As listas tríplices são encaminhadas pelo TRF3 ao ministro da Justiça, que, após as averiguações formais, encaminha três decretos para a escolha e assinatura do presidente. Quando o presidente já tem um nome escolhido, sobe apenas um decreto.
Na gestão de Scartezzini, o TRF3 obteve aval da Fazenda para receber da Caixa Econômica Federal o prédio da sede do tribunal, na avenida Paulista, em permuta.
"Desconheço em quantos Estados, sedes de tribunais federais, a Caixa e o governo federal tenham sido tão generosos", diz a procuradora da República. A adaptação do prédio, por conta da Caixa, gerou processo no Tribunal de Contas da União para corrigir irregularidades nas obras.

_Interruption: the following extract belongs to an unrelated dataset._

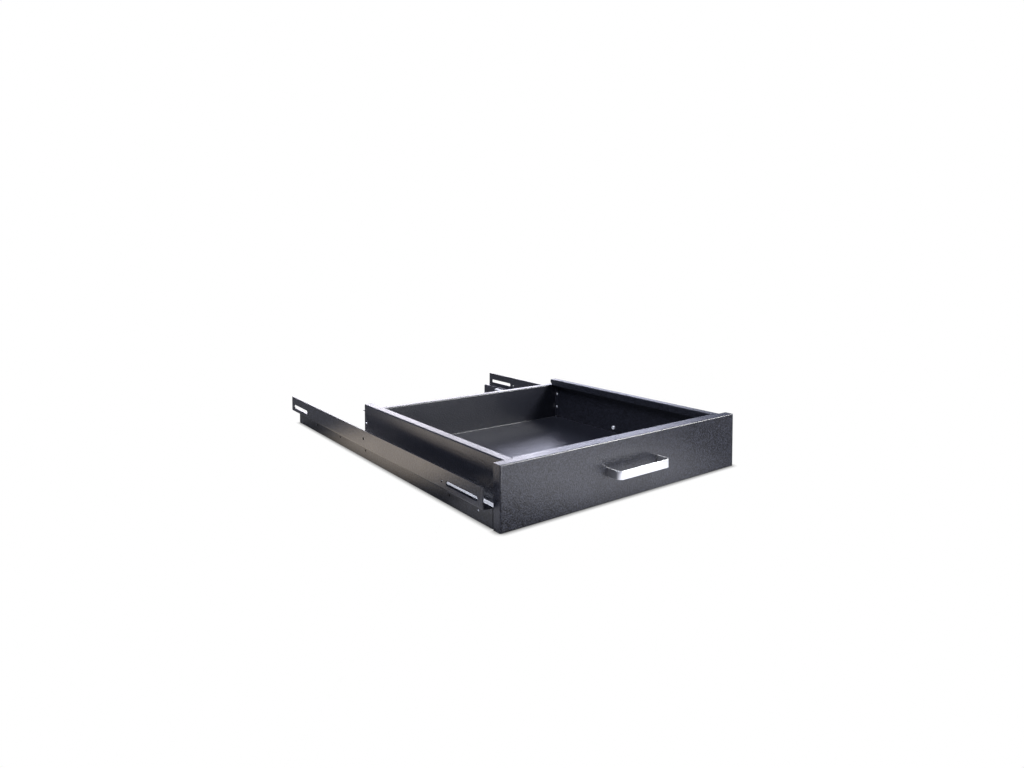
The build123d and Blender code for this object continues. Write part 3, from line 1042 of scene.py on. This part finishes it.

No salão nobre na sede do TRF3, no 25º andar, há uma escultura representando a Justiça, com o nome de Scartezzini destacado numa grande placa.
Nomeado ministro do STJ por Fernando Henrique em junho de 1999, tendo como "padrinhos políticos" o governador Mario Covas e integrantes da área econômica do governo, Scartezzini é irmão do ex-ministro Cid Flaquer Scartezzini, que se aposentou no STJ em fevereiro daquele ano.
Jorge Scartezzini é casado com a ex-desembargadora do TRF3 Ana Maria Flaquer Scartezzini, que trabalha no escritório de advocacia de Arnold Wald, em São Paulo. Wald é um dos advogados de defesa em processo de improbidade administrativa em que são réus ex-dirigentes do Banco Central e os ministros Pedro Malan e Pedro Parente, entre outros.
No TRF3, Scartezzini revelou independência em relação ao governo federal, quando manteve em 1997 liminar contra o leilão da Vale do Rio Doce, a decisão mais importante na disputa jurídica contra a privatização da estatal.